Un pan du code européen de coopération policière
Un code de coopération policière est sur la table dont le but est de
renforcer la collaboration entre les services répressifs des États
membres.
Un des aspects de ce code, à savoir cette proposition de recommandation, porte sur une refonte des accords bilatéraux existant et sur la mise en place de standards communs. securiteinterieure.fr fait état d'un pan de ce triptyque étudié actuellement par le législateur européen.
- Pour le deuxième pan, lire sur securiteinterieure.fr: Le tout nouveau "code européen de coopération policière": une réforme à l'oeuvre pour moderniser les règles vieillissantes et lacunaires de l'entraide actuelle
- Pour le troisième pan, lire sur securiteinterieure.fr:"Code de coopération policière": le "cadre Prüm" est refondu
Un « Schengen des criminels », mais pas un « Schengen de la police »

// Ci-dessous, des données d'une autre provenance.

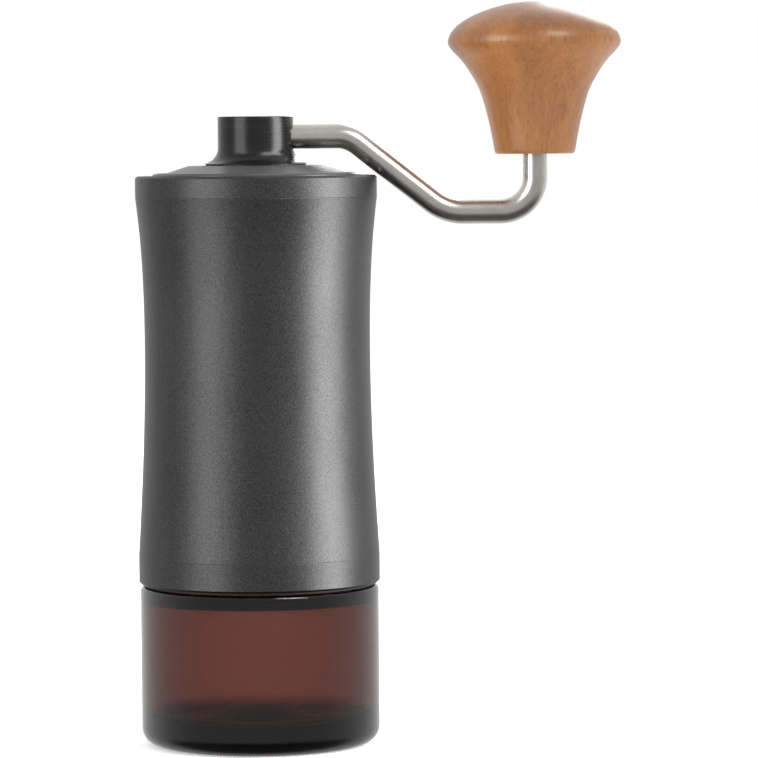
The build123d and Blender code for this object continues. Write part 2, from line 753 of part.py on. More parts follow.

La coopération policière entre les États membres reste très variable. Sans un niveau suffisant de coopération entre les forces de police des États membres, les criminels, profitant de l’existence de ressorts nationaux différents, continueront de sévir dans les États membres, et les déplacements non autorisés de migrants en situation irrégulière continueront de constituer un défi.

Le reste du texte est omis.